In 1961-62, Walker began making numerous public speeches and, with the backing of the oil billionaire and radio-host H. L. Hunt, he began a campaign to run for governor of Texas, but finished last in the Republican primary election to John Connally.  On December 4, 1961, his photo appeared on the front cover of Newsweek magazine under the title, “Thunder on the Right.”  It had become widely known in the area that Walker lived on Turtle Creek Drive near downtown Dallas.




The bullet hit the wooden window frame, which deflected it away from Walker.  Many researchers believe that it is unlikely that Oswald was involved in that shooting, given that at least one eyewitness stated that there were two men on the scene during the shooting, who escaped in separate cars immediately afterward; Walker himself stated that, after going upstairs to get a pistol, he came back down the stairway and, through a front window: “I saw a car at the bottom of the church alley just making a turn onto Turtle Creek.  The car was unidentifiable. I could see the two back lights . . . I could see it moving out . . . [it] would have been about at the right time for anybody that was making a getaway.”[i]  Oswald did not have routine access to a car.


Many, if not most, researchers have not only discounted the notion that Oswald fired the shot at Walker but believe that it was part of the plan, intentionally designed to set him up as a patsy as a specific instance of his supposed capacity for violence.  Given General Walker’s reputation as an arch-enemy of the Kennedys, especially their efforts to pass civil rights reforms, it is possible that he volunteered his assistance in such a caper.  That Jack Ruby had casually “fingered” Oswald soon after the event conveniently helped the commission to make a case of violent behavior for a man not otherwise known for that.


As noted below, at least before Marina Oswald told the Warren Commission that she believed that Lee was the shooter (the pressure on her — including threats of deportation — must be considered regarding everything she said), Walker suspected others of the act, specifically a neighbor of George De Mohrenschildt named Dr. William Wolf. As noted below, Wolf would die nine days later in a fire in his apartment.


Easter Weekend, April 13-14:


LBJ Reordered Security: From JFK to Himself


White House aide Joseph W. Shimon worked in the highest security levels of the Kennedy administration as a liaison with the Justice Department, the CIA and the DC Metropolitan Police Department. He had many contacts at the MPD, as that is where he started his law enforcement career decades earlier.


His college-age daughter, Toni, who usually lived on Long Island with her mother, spent the Easter weekend with her father, who lived across the Potomac River, in Arlington, Virginia.

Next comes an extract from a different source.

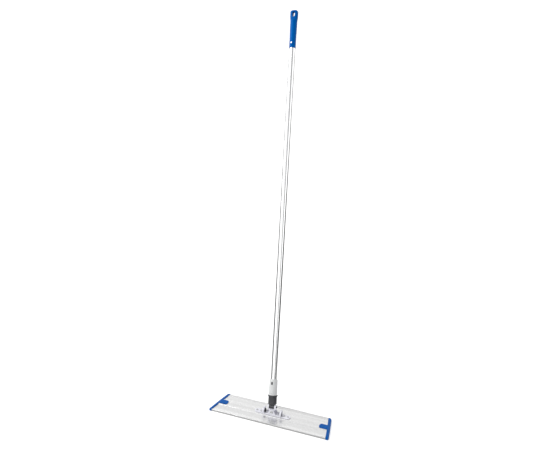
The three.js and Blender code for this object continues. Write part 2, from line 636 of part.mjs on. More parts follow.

According to researcher/author Peter Janney, on a walk that weekend, Shimon told her about something that had been bothering him:[ii]


“The vice president [Lyndon Johnson] has asked me to give him more security than the president,” said Shimon. As they continued walking, Toni’s mood began to darken. There was something ominous in her father’s voice, she remembered feeling.

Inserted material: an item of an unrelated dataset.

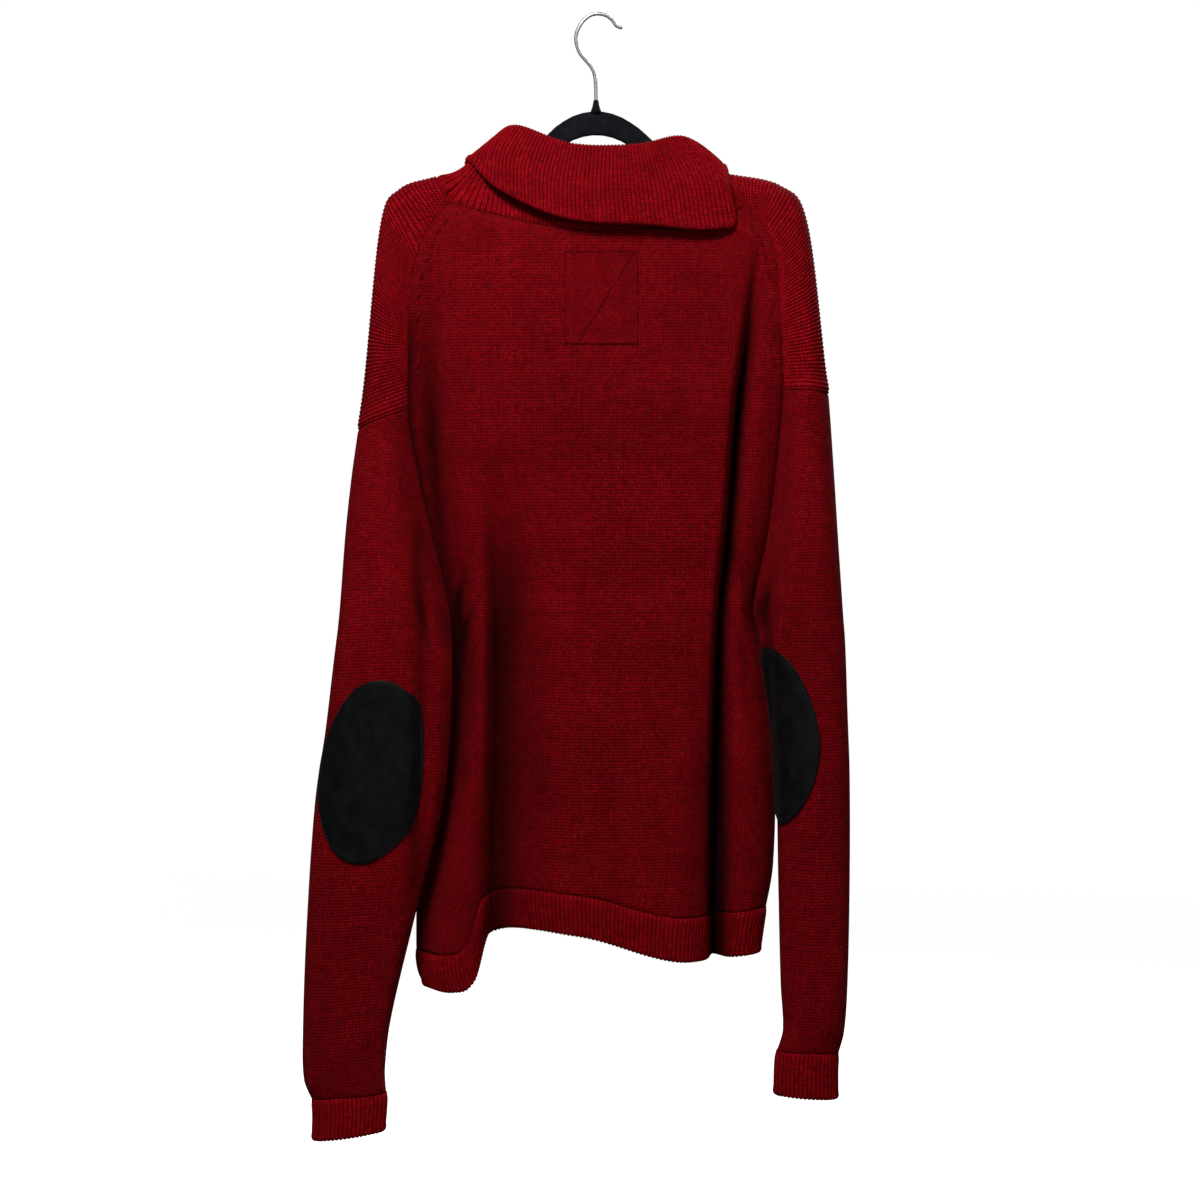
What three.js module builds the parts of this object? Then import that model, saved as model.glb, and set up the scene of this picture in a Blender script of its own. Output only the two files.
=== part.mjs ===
// A wool sweater with a turned-down collar and elbow patches, on a slim hanger.
// Millimetres, +Z up. The origin is the inside top of the hook, and the back faces -Y.
import * as THREE from 'three';

// Driving dimensions
const KNIT = 3;
const SEAM_GAP = 0.4;
const HEM_GAP = 0.8;
const COLLAR_GAP = 3;
const PATCH_WALL = 1.4;
const PATCH_GAP = 2;
const UNDERARM = 1;
const UNDERARM_NOTCH = 4;
const RIB_TOP = 2;
const RIB_END = 3;
const DROP_SEAM = 0.5;
const NECK_DIP = { back: 24, front: 78 };
const HANGER = { thick: 6, height: 22, outlineSteps: 44 };
const WIRE_RADIUS = 1.7;
const COLUMNS = { back: 24, front: 16, sleeve: 14, patch: 8 };

// Each station of a sleeve, from the neck (v 0) to the underarm (1), the cuff (2) and its
// end (3). outer and inner are the section's two edges as [x, z], y its middle, depth half
// its reach front to back, and turn how far round it the cloth goes, in degrees, before it
// runs to the seam, whose places are seam [x, z] and seamY [back, front].
const station = (v, outer, inner, y, depth, turn, seam, seamY) => (
  { v, outer, inner, y, depth, turn, seam, seamY }
);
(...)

“What’s he afraid of, Dad?” she asked her father.


“What do you think?” Her father responded, wanting to see if she understood and connected the dots. There was an awkward silence. She knew she was being tested. Toni would remember that moment and the darkness that had come over her that day.


“Something’s coming down, Dad,” she said. “Does President Kennedy know about this?”

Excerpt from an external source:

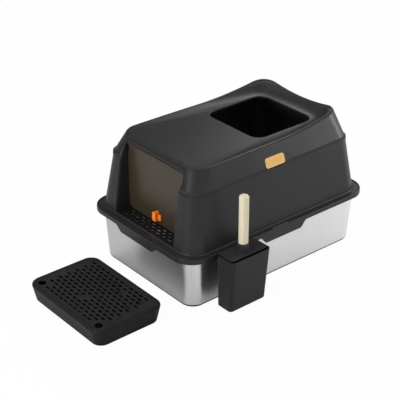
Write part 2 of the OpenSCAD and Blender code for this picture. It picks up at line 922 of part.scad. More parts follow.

“I haven’t mentioned it,” she remembered her father telling her. “What do you think?” her father asked again.


“Something’s going to happen and Johnson knows about it,” Toni immediately responded.


That incident may have been first sign of a continuing pattern that lasted the next seven months. It was no coincidence that all local, state and federal law enforcement officers, were removed in Dallas, unlike any other motorcade. The last vestiges of President Kennedy’s protection stopped at the corner of Houston and Elm Streets as the limousine entered Dealey Plaza. The fact that the only remaining motorcycle escorts – which were supposed to be flanking the rear quarter-panels of the limousine – had backed themselves completely away from the presidential limousine and began riding alongside the Secret Service car after the turn on Elm Street is proven by a photograph taken moments before JFK was hit for the first time by Phillip Willis.[iii]


This point was of course ignored by the Warren Commission, along with numerous other such indications of their complicity in the cover-up of JFK’s assassination.


Another marker for the same point, according to fifty-nine (59) witnesses, was their certainty that the limousine slowed, and either nearly stopped, or came to a complete momentary stop, as the head shots were fired.[iv]  The fact that the brief stop was not apparent in the Zapruder film indicates that at a number of frames had been removed from it to achieve that result; and that could only have been accomplished by both preplanning and post-manipulation of that film, suggesting that it was not a spontaneous after-thought that Mr. Zapruder was positioned there for that purpose.


Certain agents stated that the reason for reducing the number of motorcycle escorts in the motorcade, and cutting two agents who normally rode on the back bumper of the presidential limousine, was because President Kennedy wanted to get “closer to the people” and that he had suddenly objected to the noise of too many motorcycles around him, despite the fact that nothing of the sort impeded the motorcades in San Antonio and Houston the day before the Dallas event.